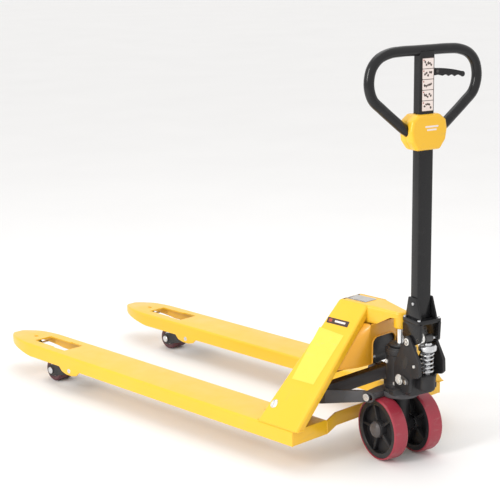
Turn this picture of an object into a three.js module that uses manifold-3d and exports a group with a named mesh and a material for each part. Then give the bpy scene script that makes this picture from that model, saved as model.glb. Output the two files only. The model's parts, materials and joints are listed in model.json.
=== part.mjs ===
// Hydraulic hand pallet truck, built as a bench assembly of separate pieces.
// Units are millimetres, +Z is up, +Y points along the forks to their tips.
// Everything is drawn from the steering axis at ground level, and the whole
// truck is then moved along Y so that its bounding box stands on the origin.
import * as THREE from 'three';
import { mergeVertices } from 'three/addons/utils/BufferGeometryUtils.js';
import Module from 'manifold-3d';

const wasm = await Module();
wasm.setup();

// ---- Driving dimensions -------------------------------------------------
const GAP = 0.4; // clearance between faces that touch on the real truck

// Chassis
const RAISED = 43; // height of the chassis above its lowest position
const FORK_TOP = 85 + RAISED;
const FORK_DEPTH = 46;
const FORK_WIDTH = 150;
const FORK_SPAN = 684; // across the outside of both forks
const FORK_X = (FORK_SPAN - FORK_WIDTH) / 2; // centre line of one fork
const HEEL_Y = 119; // pump end of the forks
const TIP_Y = 1580;
const TAPER_Y = 1430; // where the fork starts to narrow
const TIP_HALF = 24; // half width of the nose of the fork
const TIP_DEPTH = 24;
const SHEET = 5; // thickness of the pressed fork
const HEAD_TOP = 455; // top of the head beam
const HEAD_HALF = 46;
const HEAD_SKIRT = 52; // depth of its side skirts
const HEAD_REAR_Y = 208;
const NOSE_Y = -20;
const BULKHEAD_Y = 66; // front face of the sheet under the head
const BULKHEAD_HALF = 60; // half width of its flat middle
const LEG_SHEET = 6;
const FLANGE = 24; // how far the folded edges of a leg reach inward
const LEG_LOW_Y = [104, 267]; // front and rear edge of a leg at the fork
const LEG_HIGH_Y = [92, 208]; // and where it meets the head
const LEG_SEAT = 1.5; // depth of the step in the fork that the foot of a leg stands in

// Rocker and fork linkage
const ROCKER_Y = 236;
const ROCKER_Z = 175;
const ROCKER_R = 12;
const YOKE_Y = 38; // pins that tie the rocker to the thrust bracket
const YOKE_Z = 196;
const YOKE_X = 96;
const CRANK = 48; // from the rocker shaft down to the push rod pin
const ARM_Y = 1185; // pivot of the load wheel arm
const ARM_Z = 76;
const ROLLER_Y = 1331;
const ROLLER_R = 40;
const ROLLER_HALF = 33;
const HORN = 34; // push rod pin above the arm pivot
const ROD_IN = 26; // the push rods run this far inside the fork centre lines

// Steered unit
const STEER = THREE.MathUtils.degToRad(-12.8); // the handle stands turned a little
const WHEEL_R = 94;
const WHEEL_WIDTH = 50;
const WHEEL_X = 64; // centre plane of one steer wheel
const HUB_R = 88; // radius where the thin tyre sits on the hub
const RIM_IN = 75; // inside of the rim of the hub
const RAM_R = 15;
const RAM_TOP = 396;
const GLAND_TOP = 349;
const BRACKET_LOW = 190.5; // underside of the thrust bracket, just over the wheels
const BRACKET_TOP = 205;
const NECK_R = 28;
const PIVOT_Y = -92; // handle pivot
const PIVOT_Z = 382;
const PLUNGER_Y = -126; // axis of the pump plunger and its spring
const PLUNGER_ROLLER_R = 12;
const CAP_TOP = 381;
const SPRING_BOTTOM = 285;
const SPRING_TOP = 352;
const SPRING_COILS = 5;
const SPRING_WIRE = 2.6; // radius of the wire
const SPRING_R = 20.5; // outside radius of the coils
const HANDLE_Y = -91; // centre of the handle tube
const TUBE_W = 50;
const TUBE_D = 34;
const TUBE_WALL = 3;
const BASE_TOP = 450; // top of the handle's base plate
const LOOP_TOP = 1235;
const LOOP_R = 15; // radius of the bent round bar
const LOOP_HALF = 204; // half of the overall loop width
const BOSS_Z = 994;

// ---- Materials ------------------------------------------------------------
function paint(color, roughness, metalness) {
  return new THREE.MeshStandardMaterial({ color, roughness, metalness });
}
const finish = {
  yellow: () => paint(0xf2b91e, 0.38, 0.0),
  black: () => paint(0x1b1b1d, 0.3, 0.0),
  casting: () => paint(0x2b2b2d, 0.55, 0.2),
  steel: () => paint(0x63656a, 0.45, 0.7),
  zinc: () => paint(0xcfd2d6, 0.3, 0.9),
  chrome: () => paint(0xe4e6e8, 0.12, 1.0),
  tyre: () => paint(0x8e1d2c, 0.42, 0.0),
  plastic: () => paint(0x232324, 0.5, 0.0),
  label: () => paint(0xd9c3bd, 0.6, 0.0),
};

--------

Copy the material above verbatim.

• The result:
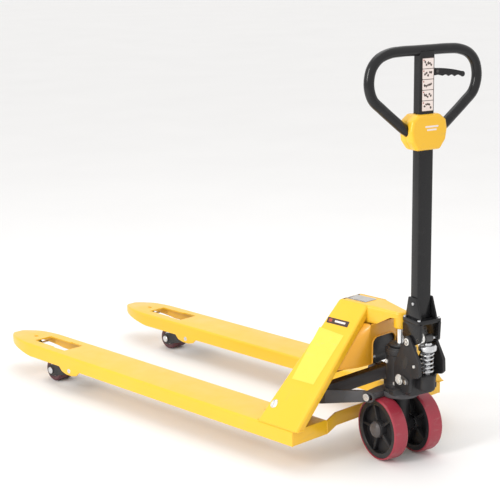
Turn this picture of an object into a three.js module that uses manifold-3d and exports a group with a named mesh and a material for each part. Then give the bpy scene script that makes this picture from that model, saved as model.glb. Output the two files only. The model's parts, materials and joints are listed in model.json.
=== part.mjs ===
// Hydraulic hand pallet truck, built as a bench assembly of separate pieces.
// Units are millimetres, +Z is up, +Y points along the forks to their tips.
// Everything is drawn from the steering axis at ground level, and the whole
// truck is then moved along Y so that its bounding box stands on the origin.
import * as THREE from 'three';
import { mergeVertices } from 'three/addons/utils/BufferGeometryUtils.js';
import Module from 'manifold-3d';

const wasm = await Module();
wasm.setup();

// ---- Driving dimensions -------------------------------------------------
const GAP = 0.4; // clearance between faces that touch on the real truck

// Chassis
const RAISED = 43; // height of the chassis above its lowest position
const FORK_TOP = 85 + RAISED;
const FORK_DEPTH = 46;
const FORK_WIDTH = 150;
const FORK_SPAN = 684; // across the outside of both forks
const FORK_X = (FORK_SPAN - FORK_WIDTH) / 2; // centre line of one fork
const HEEL_Y = 119; // pump end of the forks
const TIP_Y = 1580;
const TAPER_Y = 1430; // where the fork starts to narrow
const TIP_HALF = 24; // half width of the nose of the fork
const TIP_DEPTH = 24;
const SHEET = 5; // thickness of the pressed fork
const HEAD_TOP = 455; // top of the head beam
const HEAD_HALF = 46;
const HEAD_SKIRT = 52; // depth of its side skirts
const HEAD_REAR_Y = 208;
const NOSE_Y = -20;
const BULKHEAD_Y = 66; // front face of the sheet under the head
const BULKHEAD_HALF = 60; // half width of its flat middle
const LEG_SHEET = 6;
const FLANGE = 24; // how far the folded edges of a leg reach inward
const LEG_LOW_Y = [104, 267]; // front and rear edge of a leg at the fork
const LEG_HIGH_Y = [92, 208]; // and where it meets the head
const LEG_SEAT = 1.5; // depth of the step in the fork that the foot of a leg stands in

// Rocker and fork linkage
const ROCKER_Y = 236;
const ROCKER_Z = 175;
const ROCKER_R = 12;
const YOKE_Y = 38; // pins that tie the rocker to the thrust bracket
const YOKE_Z = 196;
const YOKE_X = 96;
const CRANK = 48; // from the rocker shaft down to the push rod pin
const ARM_Y = 1185; // pivot of the load wheel arm
const ARM_Z = 76;
const ROLLER_Y = 1331;
const ROLLER_R = 40;
const ROLLER_HALF = 33;
const HORN = 34; // push rod pin above the arm pivot
const ROD_IN = 26; // the push rods run this far inside the fork centre lines

// Steered unit
const STEER = THREE.MathUtils.degToRad(-12.8); // the handle stands turned a little
const WHEEL_R = 94;
const WHEEL_WIDTH = 50;
const WHEEL_X = 64; // centre plane of one steer wheel
const HUB_R = 88; // radius where the thin tyre sits on the hub
const RIM_IN = 75; // inside of the rim of the hub
const RAM_R = 15;
const RAM_TOP = 396;
const GLAND_TOP = 349;
const BRACKET_LOW = 190.5; // underside of the thrust bracket, just over the wheels
const BRACKET_TOP = 205;
const NECK_R = 28;
const PIVOT_Y = -92; // handle pivot
const PIVOT_Z = 382;
const PLUNGER_Y = -126; // axis of the pump plunger and its spring
const PLUNGER_ROLLER_R = 12;
const CAP_TOP = 381;
const SPRING_BOTTOM = 285;
const SPRING_TOP = 352;
const SPRING_COILS = 5;
const SPRING_WIRE = 2.6; // radius of the wire
const SPRING_R = 20.5; // outside radius of the coils
const HANDLE_Y = -91; // centre of the handle tube
const TUBE_W = 50;
const TUBE_D = 34;
const TUBE_WALL = 3;
const BASE_TOP = 450; // top of the handle's base plate
const LOOP_TOP = 1235;
const LOOP_R = 15; // radius of the bent round bar
const LOOP_HALF = 204; // half of the overall loop width
const BOSS_Z = 994;

// ---- Materials ------------------------------------------------------------
function paint(color, roughness, metalness) {
  return new THREE.MeshStandardMaterial({ color, roughness, metalness });
}
const finish = {
  yellow: () => paint(0xf2b91e, 0.38, 0.0),
  black: () => paint(0x1b1b1d, 0.3, 0.0),
  casting: () => paint(0x2b2b2d, 0.55, 0.2),
  steel: () => paint(0x63656a, 0.45, 0.7),
  zinc: () => paint(0xcfd2d6, 0.3, 0.9),
  chrome: () => paint(0xe4e6e8, 0.12, 1.0),
  tyre: () => paint(0x8e1d2c, 0.42, 0.0),
  plastic: () => paint(0x232324, 0.5, 0.0),
  label: () => paint(0xd9c3bd, 0.6, 0.0),
};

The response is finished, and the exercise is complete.